GM CFO: U.S. auto prices could rise significantly


Automakers have less capacity, so there’s less pressure to offer discounts.

DETROIT (AP) — U.S. automobile prices could rise significantly in the near future because of industry restructuring and rising raw material and regulatory costs, General Motors Corp.’s chief financial officer said Tuesday.

Fritz Henderson said the industry has less manufacturing capacity than in the past and therefore less pressure to sell vehicles cheaply just to move inventory.

It also faces higher raw materials costs, rising technology costs and increased costs from fuel economy and other government regulations, he said.

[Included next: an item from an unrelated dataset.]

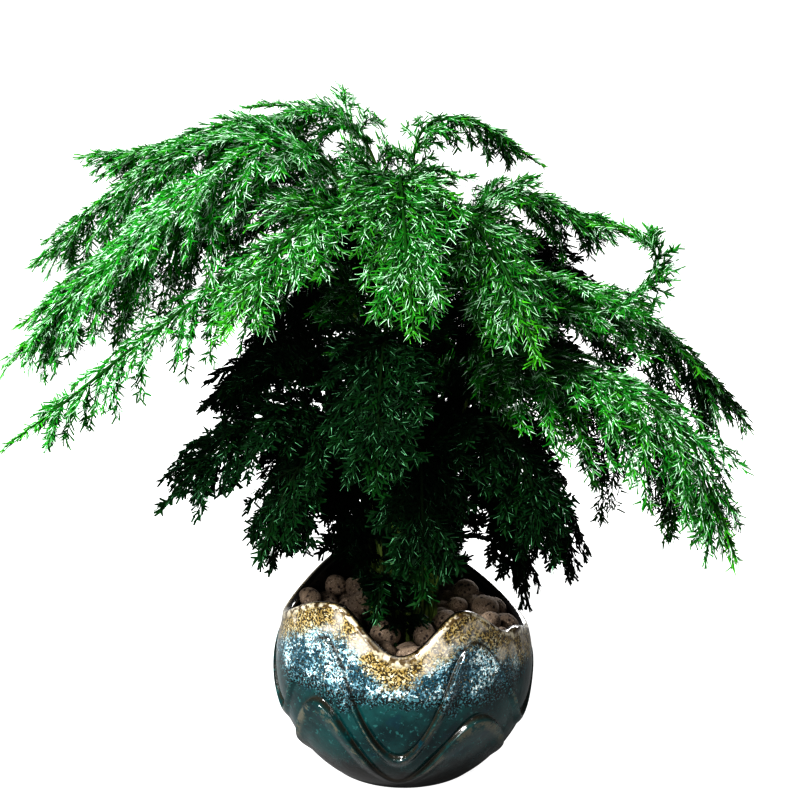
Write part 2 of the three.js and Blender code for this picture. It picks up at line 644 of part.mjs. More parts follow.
function needledSleeve(skin, low, high, before, here, index, twigScale, owner, near) {
  const twig = { length: TWIG_LENGTH * twigScale, sweep: TWIG_SWEEP };
  const needle = { length: NEEDLE_LENGTH, sweep: NEEDLE_SWEEP };
  // The needles go up left, down, up right and down in turn.
  const upLeft = index % 4 === 1 && needle;
  const upRight = index % 4 === 3 && needle;
  const down = index % 2 === 0 && needle;
  const spikes = [
    { face: [low[1], high[1], high[0]], from: here, turn: TWIG_TURNS.left, size: twig },
    { face: [low[2], high[0], high[2]], from: here, turn: TWIG_TURNS.right, size: twig },
    { face: [low[0], low[1], high[0]], from: before, turn: NEEDLE_TURNS.left, size: upLeft },
    { face: [low[2], low[0], high[0]], from: before, turn: NEEDLE_TURNS.right, size: upRight },
    { face: [low[1], high[2], high[1]], from: here, turn: NEEDLE_TURNS.down, size: down },
  ];
  for (const { face, from, turn, size } of spikes) {
    const tip = size && clearTip(skin, face, from, turn, size, owner, near);
    if (tip) skin.spike(face, tip);
    else skin.face(...face);
  }
  skin.face(low[1], low[2], high[2]);
}

// The tip of a spike that comes near nothing else, tried at full length and then shorter.
function clearTip(skin, face, from, turn, { length, sweep }, owner, near) {
  for (const share of SPIKE_LENGTHS) {
    const tip = from.centre
      .clone()
      .addScaledVector(from.along, length * share * Math.cos(radians(sweep)))
      .addScaledVector(from.outward(turn), length * share * Math.sin(radians(sweep)));
    const samples = face.flatMap((corner) => linePoints(tip, skin.points[corner], SAMPLE_STEP).slice(0, -1));
    const own = (other) => other === owner;
    if (samples.some((point) => near.taken(point, NEEDLE_CLEARANCE, own))) continue;
    samples.forEach((point) => near.add(point, owner));
    return tip;
  }
  return null;
}

function stemRing(skin, curve, frond, share) {
  const { left, above } = stemFrame(curve, frond, share);
  const centre = curve.point(share);
  return STEM_CORNERS.map((degrees) =>
    skin.point(
      centre
        .clone()
        .addScaledVector(left, stemRadius(share) * Math.cos(radians(degrees)))
        .addScaledVector(above, stemRadius(share) * Math.sin(radians(degrees))),
    ),
  );
}

// Splits the underside between two rings. The triangle that a hanging spray grows from lies on the
// side that the spray leans to.
function underBase(skin, low, high, k, next, leansLeft) {
  if (leansLeft) {
    skin.face(low[k], high[next], high[k]);
    return [high[next], low[k], low[next]];
  }
  skin.face(low[next], high[next], high[k]);
  return [high[k], low[k], low[next]];
}

// Joins two rings of a stem. A side that a spray grows from keeps one triangle free for it.
function stemSleeve(skin, low, high, sprays) {
  const bases = [];
  for (let k = 0; k < 4; k++) {
    const next = (k + 1) % 4;
    const leftSpray = k === 3 && sprays.find((spray) => spray.row === "left");
    const rightSpray = k === 1 && sprays.find((spray) => spray.row === "right");
    const underSpray = k === 2 && sprays.find((spray) => spray.row === "under");
    if (rightSpray) bases.push([rightSpray, [low[k], low[next], high[next]]]);
    else if (underSpray) bases.push([underSpray, underBase(skin, low, high, k, next, underSpray.leansLeft)]);
    else skin.face(low[k], low[next], high[next]);
    if (leftSpray) bases.push([leftSpray, [high[next], high[k], low[k]]]);
    else if (!underSpray) skin.face(low[k], high[next], high[k]);
  }
  return bases;
}

// Shares of a stem's length, each where a straight piece from the last one would leave the curve.
function bendShares(curve, from, to) {
  const shares = [];
  const margin = RING_MARGIN / curve.length;
  let last = from;
  for (let share = from + margin; share < to - margin; share += SAMPLE_STEP / curve.length) {
    const turn = curve.tangent(share).angleTo(curve.tangent(last));
    if (((share - last) * curve.length * turn) / 8 < RING_SAG) continue;
    shares.push(share);
    last = share;
  }
  return shares;
}

// The rings of a stem's side, each with its share of the length and the sprays that grow from it.
function stemRings(curve, kept) {
  const stations = [...new Set(kept.map((spray) => spray.station))].sort((a, b) => a - b);
  const half = TWIN_RINGS / curve.length;
  const aboveSoil = (STEM_BURIED + STRAIGHT_ABOVE_SOIL) / curve.length;
  const rings = [0, aboveSoil].map((share) => ({ share, sprays: [] }));
  for (const station of stations) {
    const from = rings[rings.length - 1].share;
    rings.push(...bendShares(curve, from, station).map((share) => ({ share, sprays: [] })));
    rings.push({ share: station - half, sprays: [] });
    rings.push({ share: station + half, sprays: kept.filter((spray) => spray.station === station) });
  }
  return rings;
}

const ownerOf = (frond, spray) => frond.name + spray.station + spray.row;

function frondGeometry({ frond, curve, kept }, near) {
  const skin = new Skin();
  const rings = stemRings(curve, kept);
  let ring = stemRing(skin, curve, frond, 0);
  skin.face(ring[0], ring[2], ring[1]);
  skin.face(ring[0], ring[3], ring[2]);
  const bases = [];
  for (const { share, sprays } of rings.slice(1)) {
    const next = stemRing(skin, curve, frond, share);
    bases.push(...stemSleeve(skin, ring, next, sprays));
    ring = next;
  }
  skin.face(ring[0], ring[1], ring[2]);
  const last = rings[rings.length - 1].share;
  const rest = (share) => curve.point(mix(last, 1, share));
  const lastFrame = stemFrame(curve, frond, (last + 1) / 2);
  const restLength = (1 - last) * curve.length;
  growCore(skin, [ring[0], ring[2], ring[3]], rest, restLength, lastFrame.above, frond.name, near);
  for (const [spray, base] of bases) {
    growCore(skin, base, (share) => sprayPoint(spray, share), spray.length, spray.upward, ownerOf(frond, spray), near);
  }
  return skin.geometry();
}

function frondGeometries() {
  const draw = seededDraw(FROND_SEED);
  const fronds = FRONDS.map((frond) => {
    const curve = stemCurve(frond);
    return { frond, curve, sprays: plannedSprays(frond, curve, draw), kept: [] };
  });
  settleSprays(fronds);
  const near = new NearPoints(NEEDLE_CLEARANCE);
  for (const { frond, curve, kept } of fronds) {
    const count = Math.ceil(curve.length / SAMPLE_STEP);
    for (let i = 0; i <= count; i++) near.add(curve.point(i / count), frond.name);
    for (const spray of kept)
      spraySamples(spray).forEach((point) => near.add(point, ownerOf(frond, spray)));
  }
  return fronds.map((item) => [item.frond.name, frondGeometry(item, near)]);
}

function namedMesh(name, geometry, look) {
  geometry.computeVertexNormals();
  const material = new THREE.MeshStandardMaterial({ ...look, metalness: 0, flatShading: true });
  const mesh = new THREE.Mesh(geometry, material);
  mesh.name = name;
  return mesh;
}

const plant = new THREE.Group();
plant.add(namedMesh("pot", potSkin().geometry(), LOOKS.glaze));
plant.add(namedMesh("potting_soil", soilGeometry(), LOOKS.soil));
plant.add(namedMesh("clay_pebbles", pebbleGeometry(), LOOKS.clay));
for (const [name, geometry] of frondGeometries()) {
  const look = SHADED_FRONDS.includes(name) ? LOOKS.shadedLeaf : LOOKS.brightLeaf;
  plant.add(namedMesh("frond_" + name, geometry, look));
}

export default plant;
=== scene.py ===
"""The looks of the potted lace fern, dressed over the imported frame.

Sizes and places are in millimetres and become metres where a mesh or a light is made. Azimuths are
counter-clockwise from +X, seen from above. The front of the plant faces -Y.
"""
import math
import random

import bmesh
import bpy
import numpy as np
from mathutils import Matrix, Vector, noise


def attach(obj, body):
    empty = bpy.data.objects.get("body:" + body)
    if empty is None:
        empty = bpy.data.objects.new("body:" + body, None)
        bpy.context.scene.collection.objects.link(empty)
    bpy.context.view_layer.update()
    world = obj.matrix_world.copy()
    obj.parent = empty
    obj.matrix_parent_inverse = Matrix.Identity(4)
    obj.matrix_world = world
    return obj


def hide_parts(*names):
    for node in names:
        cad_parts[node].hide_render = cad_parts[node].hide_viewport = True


MM = 0.001

# Camera and lights
CAMERA_PLACE = (-2.3, -771.6, 417.1)
CAMERA_DOWN = 15.3
CAMERA_LENS = 67.5
CAMERA_SENSOR = 36
CAMERA_SEES_TO = 100
KEY_FROM = (-0.62, -0.5, 0.82)
KEY_STRENGTH = 5.0
KEY_SOFTNESS = 10
FILL_STRENGTH = 0.14
WINDOW_PLACE = (617, -931, 1060)
WINDOW_LOOKS_AT = (27, -66, 60)
WINDOW_SIZE = (150, 330)
WINDOW_POWER = 2.2
FRONT_PLACE = (-330, -760, 470)
FRONT_LOOKS_AT = (0, 0, 70)
FRONT_SIZE = (420, 420)
FRONT_POWER = 5
BACK_PLACE = (420, 980, 420)
BACK_LOOKS_AT = (0, 0, 180)
BACK_SIZE = (500, 500)
BACK_POWER = 8
FLOOR_PALE = 0.3
FLOOR_GLOW = 0.65
FLOOR_BOUNCE = 0.2
FLOOR_RADIUS = 30000
FLOOR_SIDES = 64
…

While the U.S. market still is competitive, “you could potentially see a significant change from what we’ve seen in the last eight or 10 years,” Henderson said during a speech to the Automotive Press Association in Detroit.

Henderson said he didn’t know when prices might start to rise, but he sees pressures because costs already have gone up and automakers are spending a great deal on new technology. GM also has reduced its sales to low-profit fleet buyers such as rental car companies, he said.

“You’re going to see a lot of costs in the car today that’s already happened, whether its steel or raw materials or precious metals, and then you combine the technology on top of it, and I think you’re going to see pressure,” he said. “The question is when does it manifest itself in the market? I don’t know,” he said.

In December, GM raised its prices an average of 1.5 percent due mainly to higher raw material costs, especially nonferrous metals, steel and oil.

The company also has seen increases in its transaction prices, which are running much closer to sticker prices than in the past. Henderson said higher-income customers are buying vehicles with more features. The average sale price for a 2008 Cadillac CTS sedan, for example, is $37,000, up from $29,000 for the same model last year, he said.

Henderson also said that GM is predicting a slower U.S. economy for 2008, but no recession, because several sectors of the economy are performing well. U.S. exports are growing, and policy makers have taken steps to reduce interest rates and plan an economic stimulus package, he said.

“The real economy is actually much healthier than the financial markets,” he said.

The durable goods sector also is performing well, although he sees the housing slowdown as a drag on the economy for at least another year.

“When you stack it all up, we think that there are more risks than there are upsides, for sure,” Henderson said. “We just don’t see the recession. We see slow growth.”